2. Automotive light according to Claim 1, wherein said electronic control unit (12) has
stored inside itself at least a series of predetermined directions of reflection (di,
d2, d3... dn) distinct and different from one another, each of which forces the collimated light
beam (ℓ) to reach/ strike a single and respective light-extracting structure (13)
of the platelike light-guide body (6).
3. Automotive light according to Claim 1 or 2, wherein the electronic control unit (12)
commands also said collimated-light emitter (9).
4. Automotive light according to Claim 3, wherein the electronic control unit (12) is
programmed/configured to switch off/deactivate said collimated-light emitter (9) during
each change of said predetermined direction of reflection (d1, d2, d3... dn).
5. Automotive light according to any one of the preceding claims, wherein the electronic
control unit (12) is programmed/configured to switch from one light-extracting structure
(13) to another with a predetermined speed/ frequency higher than that perceptible
by the human eye.
6. Automotive light according to any one of the preceding claims, wherein the lighting
assembly (4) comprises a plurality of active light-deflector devices (8), each paired
with a respective collimated-light emitter (9).

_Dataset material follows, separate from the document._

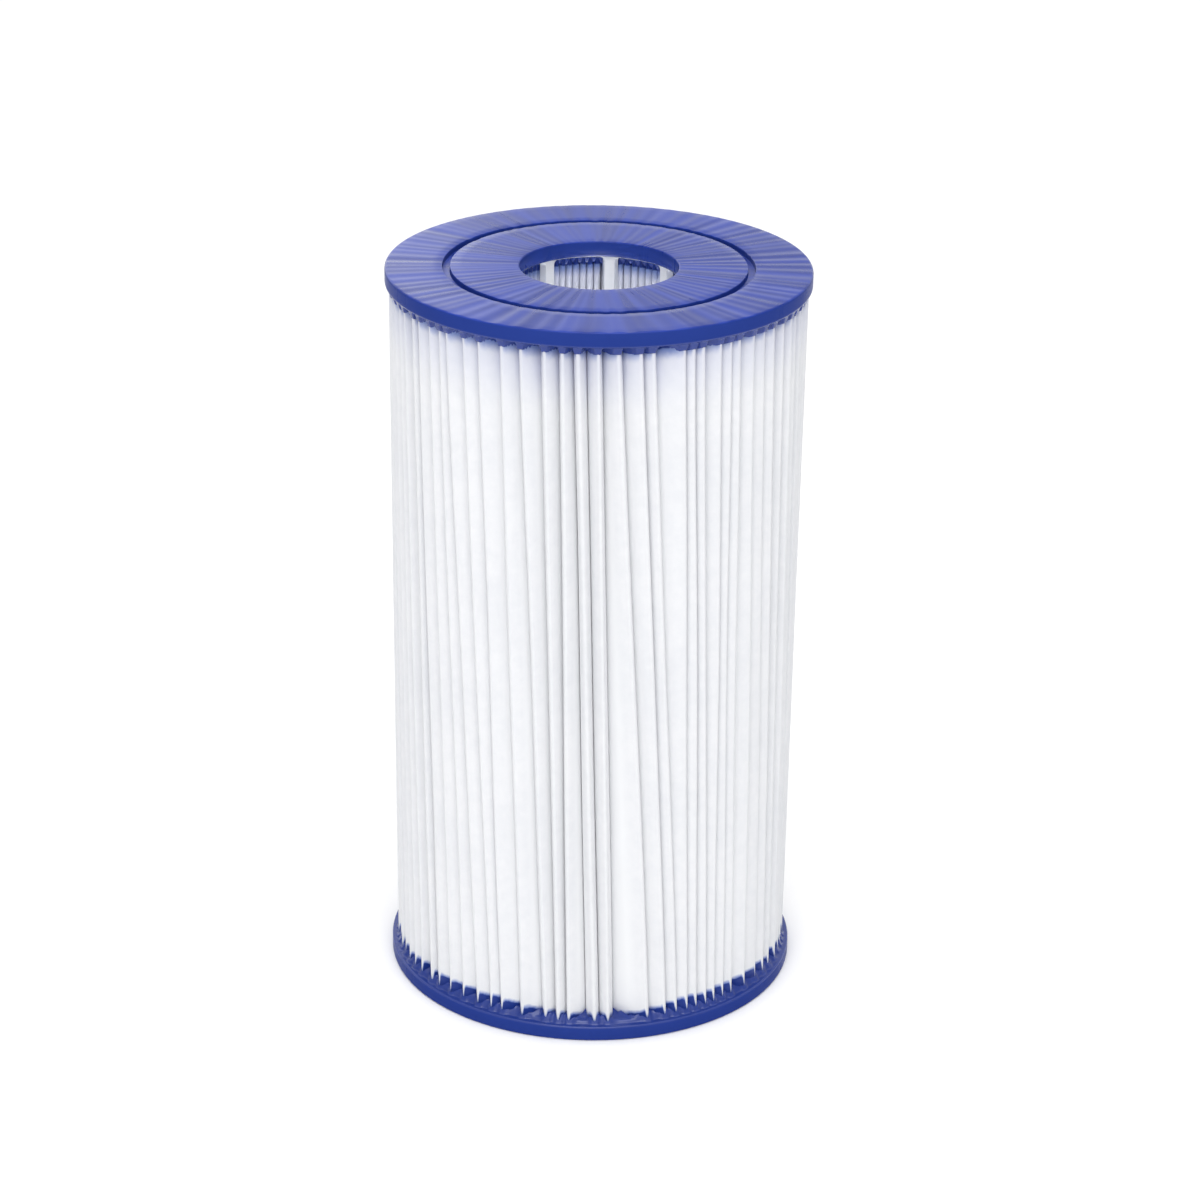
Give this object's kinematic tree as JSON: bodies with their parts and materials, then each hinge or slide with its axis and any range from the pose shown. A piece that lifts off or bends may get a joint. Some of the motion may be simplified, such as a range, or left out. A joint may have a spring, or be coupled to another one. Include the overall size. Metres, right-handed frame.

7. Automotive light according to any one of the preceding claims, wherein the or each
active light-deflector device (8) comprises a MOEMS or OPTICAL-MEMS device.
8. Automotive light according to claim 7, wherein said MOEMS device is a DMD (Digital
Micromirror Device), or a scanning micro-mirror with an integrated electronically-controlled
movement system.
9. Automotive light according to any one of the preceding claims, wherein said collimated-light
emitter (9) is a LASER light emitting device or a LED collimated-light emitting device.
10. Automotive light according to any one of the preceding claims, wherein the light-extracting
structures (13) of the platelike light-guide body (6) are distributed on the front
(7) or rear (14) face of the platelike light-guide body (6) according to a predetermined
regular pattern.
11. Automotive light according to any one of the preceding claims, wherein the light-extracting
structures (13) of the platelike light-guide body (6) are recesses made on the front
(7) or rear (14) face of the platelike light-guide body (6).
12. Automotive light according to Claim 12, wherein said recesses are substantially prismatic,
conical or lenticular in shape.
13. Automotive light according to any one of the preceding claims, wherein each light-extracting
structure (13) takes up an area of the front (7) or rear (14) face of the platelike
light-guide body (6) having an extension of less than 100 mm2.
14. Automotive light according to any one of the preceding claims, wherein the light additionally
comprises a substantially basin-shaped, rear casing (2) and a front half-shell (3)
which is placed to close the mouth of the rear casing (2); said lighting assembly
(4) being located inside the rear casing (2) so as to selectively back-light one or
more transparent or semi-transparent sectors of said front half-shell (3).
15. Automotive light according to Claim 14, wherein said platelike light-guide body (6)
extends inside the rear casing (2) with the front face (7) facing and substantially
skimmed over one or more of the transparent or semi-transparent sectors of the front
half-shell (3); and wherein said active light-deflector device (8) and said collimated-light
emitter (9) are located inside the rear casing (2).
16. Automotive light according to Claim 15, wherein the light-extracting structures (13)
of the platelike light-guide body (6) are grouped beneath said one or more transparent
or semi-transparent sectors of the front half-shell (3).